Music Walk: new music in public spaces

Submitting Institution

University of Sussex

Unit of Assessment

Music, Drama, Dance and Performing Arts

Summary Impact Type

Cultural

Research Subject Area(s)

Studies In Creative Arts and Writing: Film, Television and Digital Media, Performing Arts and Creative Writing
Language, Communication and Culture: Cultural Studies


Download original

PDF

Summary of the impact

The Music Walk project has brought contemporary art music to new audiences and enriched the public's experience of public spaces. The impact of Hopkins' research arises from this project commissioned by the BBC Proms for its John Cage Centenary on 17 August 2012, with the involvement of Transport for London. The project had direct impact upon 600 members of the public who took part in a performance event around the Albert Hall using mobile media devices, and a further 5,961 people who accessed the project website. The project also had impact upon the policy-thinking of the BBC in relation to using mobile media to reach and engage new audiences, on Transport for London in relation to its strategy for pedestrians, and on new music promoter Sound and Music, which has commissioned further iterations of the project for London and beyond.

Underpinning research

Hopkins has an extensive professional practice as a director and designer for opera, and as artistic director for devised performance projects employing new media and technologies. As a NESTA Research Fellow between 2000 and 2005 Hopkins undertook in-depth research into the use of new media platforms for performance. Hopkins also has expertise in site-specific projects, e.g. Elephant and Castle (Aldeburgh Festival, June 2007), a music theatre performance that took place in and around the Snape Maltings, Aldeburgh, that effected dislocations between an actual location (Snape) and a virtual location (Elephant and Castle, London) through the use of sonic and visual media [see Section 3, R1].

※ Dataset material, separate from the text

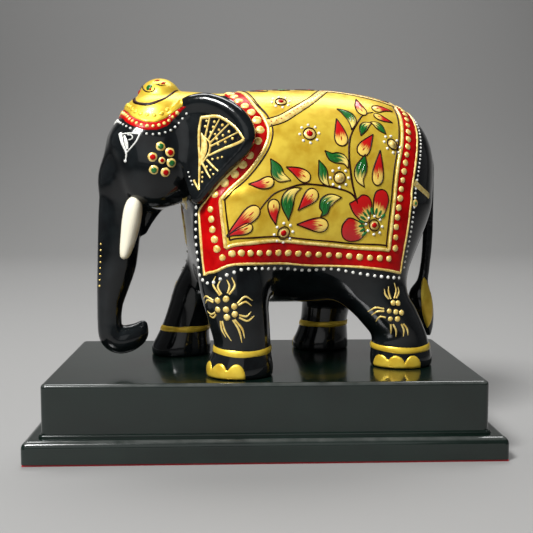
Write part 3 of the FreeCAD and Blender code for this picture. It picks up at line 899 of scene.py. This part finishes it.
lacquer = painted(
    "black_lacquer", ((0.35, (0.0025, 0.003, 0.0035)), (0.65, (0.006, 0.008, 0.009))), 9, (0.1, 0.22),
    coat=0.6, depth=0.1, bump_grain=5, specular=0.15,
)
gold = painted(
    "gold_paint", ((0.3, (0.68, 0.42, 0.025)), (0.62, (0.84, 0.61, 0.06))), 7, (0.3, 0.42), 0.4,
    coat=0.12, depth=0.04, bump_grain=1.8, specular=0.35,
)
pale_gold = painted(
    "pale_gold_paint", ((0.35, (0.72, 0.47, 0.09)), (0.6, (0.93, 0.74, 0.26))), 1.6, (0.28, 0.42), 0.2,
    coat=0.3, depth=0.04,
)
red = painted(
    "red_paint", ((0.35, (0.32, 0.0005, 0.001)), (0.65, (0.52, 0.0015, 0.002))), 7, (0.25, 0.36),
    coat=0.05, specular=0.12,
)
green = painted(
    "green_paint", ((0.35, (0.004, 0.09, 0.012)), (0.65, (0.01, 0.17, 0.03))), 1, (0.15, 0.25), coat=0.5,
)
white = painted(
    "white_paint", ((0.35, (0.62, 0.62, 0.56)), (0.6, (0.86, 0.86, 0.82))), 0.8, (0.25, 0.4),
)
dark = painted(
    "dark_paint", ((0.35, (0.008, 0.002, 0.001)), (0.65, (0.04, 0.007, 0.003))), 2, (0.35, 0.5),
    specular=0.15,
)
red_to_gold = feathered("red_to_gold_paint", (0.52, 0.003, 0.003), (0.88, 0.62, 0.12), 0.82)
green_to_gold = feathered("green_to_gold_paint", (0.005, 0.12, 0.014), (0.88, 0.68, 0.16), 0.78)

# ---------- the carved body

points, faces = carve()
points = relax(points, faces, 2)
corners = points[faces]
if np.einsum("ij,ij->i", corners[:, 0], np.cross(corners[:, 1], corners[:, 2])).sum() < 0:
    faces = faces[:, ::-1]
point_normals = vertex_normals(points, faces)
CARVING = BVHTree.FromPolygons(points.tolist(), faces.tolist())

body = new_piece("carved_body", points, faces, lacquer)
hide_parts("elephant_carving")

# ---------- tusks

TUSK = (
    # down from the root, radius
    (-1.8, 0.2), (-1.3, 1.7), (0, 2.9), (2, 3.7), (5, 4.15), (10, 4.15), (15, 3.7), (20, 3.1),
    (23.4, 2.4), (25.2, 1.6), (25.9, 0.2),
)
TUSK_ROOT = (-73.4, 14.4, 76.5)
TUSK_LEAN = math.radians(6.5)
TUSK_BEND = 1.6
TUSK_LENGTH = 26
TUSK_SIDES = 28


def tusk_material():
    """Ivory paint, darker where the along attribute is high: painted shade on each tusk's rear side, and
    brown staining towards its tip.
    """
    material = plain_material("ivory_shade_and_stain", (0.86, 0.82, 0.68), 0.3, coat=0.3)
    stops = ((0.36, (0.86, 0.81, 0.64)), (0.9, (0.2, 0.11, 0.03)), (0.62, (0.62, 0.5, 0.26)))
    level = along_plus_noise(material, noise(material, 2.5, 5.0, (1, 1, 0.4)), 0.38)
    shade(material, {"Base Color": ramp(material, level, stops)})
    bump(material, noise(material, 1.5), 0.06)
    return material


def carve_tusk(name, side):
    rows = spread(TUSK, 34)
    x0, y0, z0 = TUSK_ROOT
    places, shade_and_stain = [], []
    for down, radius in rows:
        bend = TUSK_BEND * max(down / TUSK_LENGTH, 0) ** 2
        lean = down * math.sin(TUSK_LEAN) + bend
        centre = np.array([x0 - lean, side * y0, z0 - down * math.cos(TUSK_LEAN)])
        for angle in np.arange(TUSK_SIDES) * 2 * math.pi / TUSK_SIDES:
            reach = max(radius, 0.05) * (1 + 0.02 * math.cos(5 * angle + down * 0.1))
            places.append(centre + reach * np.array([math.cos(angle), math.sin(angle), 0]))
            # painted shade: the first term darkens the tusk's rear side (cos(angle) > 0 faces backwards); the
            # second is brown staining towards the tip
            shade_and_stain.append(0.42 * max(math.cos(angle), 0) ** 1.5 + 0.22 * max((down - 17) / 9, 0))
    last = (len(rows) - 1) * TUSK_SIDES
    ends = [tuple(range(TUSK_SIDES))[::-1], tuple(range(last, last + TUSK_SIDES))]
    shape_faces = [face[::-1] for face in strips(len(rows), TUSK_SIDES, closed=True) + ends]
    piece = new_piece(name, places, shape_faces, ivory, {"along": shade_and_stain, "across": shade_and_stain})
    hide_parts("tusk_left" if side < 0 else "tusk_right")


ivory = tusk_material()
carve_tusk("carved_tusk_left", -1)
carve_tusk("carved_tusk_right", 1)

# ---------- the blanket

# Places on it are given as on the cloth: along the body, down from the spine.


def joined(*runs, step=1.0):
    """Smooth runs joined at sharp corners."""
    lines = [smooth_path(run, step) for run in runs]
    return np.concatenate([lines[0]] + [line[1:] for line in lines[1:]])


def inset(line, by):
    """A line moved towards the middle of the blanket."""
    return line - sideways(line) * by


def both_flanks(half):
    """A closed outline over the back from the half of it on one flank."""
    return np.concatenate([half * (1, -1), half[::-1][1:-1]])


FRONT_TOP = (
    (-32, 0), (-31.5, 12), (-28.5, 24), (-26, 34), (-25, 42), (-27, 49), (-33, 53.5), (-40, 56), (-47, 58),
)
FRONT = ((-47, 58), (-47, 66), (-46, 76))
HEM = ((-46, 76), (-40.5, 83.4), (-28, 92.4), (-12.5, 100.3), (7.5, 103.8), (26.5, 101.4), (43.3, 99.2))
REAR = ((43.3, 99.2), (46, 80.5), (48.5, 60), (52.5, 41), (55, 28), (56.5, 12), (57, 0))
OUTER = joined(FRONT_TOP, FRONT, HEM, REAR)
OUTER_OUTLINE = both_flanks(OUTER)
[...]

Hopkins has been at Sussex since 2007. He held an AHRC Fellowship in the Creative and Performing Arts between 12 June 2007 and 31 December 2012, during which he undertook a series of projects specifically exploring the potential of new media technologies for music theatre. Give me Your Blessing (2009) deployed combinations of live performance and digital media in a theatrical context, offering a deconstruction of Stravinsky's Les Noces that incorporated virtual platforms such as Second Life [R2]. The project is documented in the book Mapping Intermediality in Performance (2010) [R3]. Lost Chord (2010) investigated new technological interfaces between audiences and performance events in a site-specific context [R4].

In 2009 Hopkins staged one act of Harrison Birtwistle's Masque of Orpheus for the BBC Proms, exploring aspects of mobile performance in a site-specific staging [R5]. The BBC Proms commission for Music Walk followed from this, and from Hopkins' recognised research expertise in the use of new media for site-specific performance.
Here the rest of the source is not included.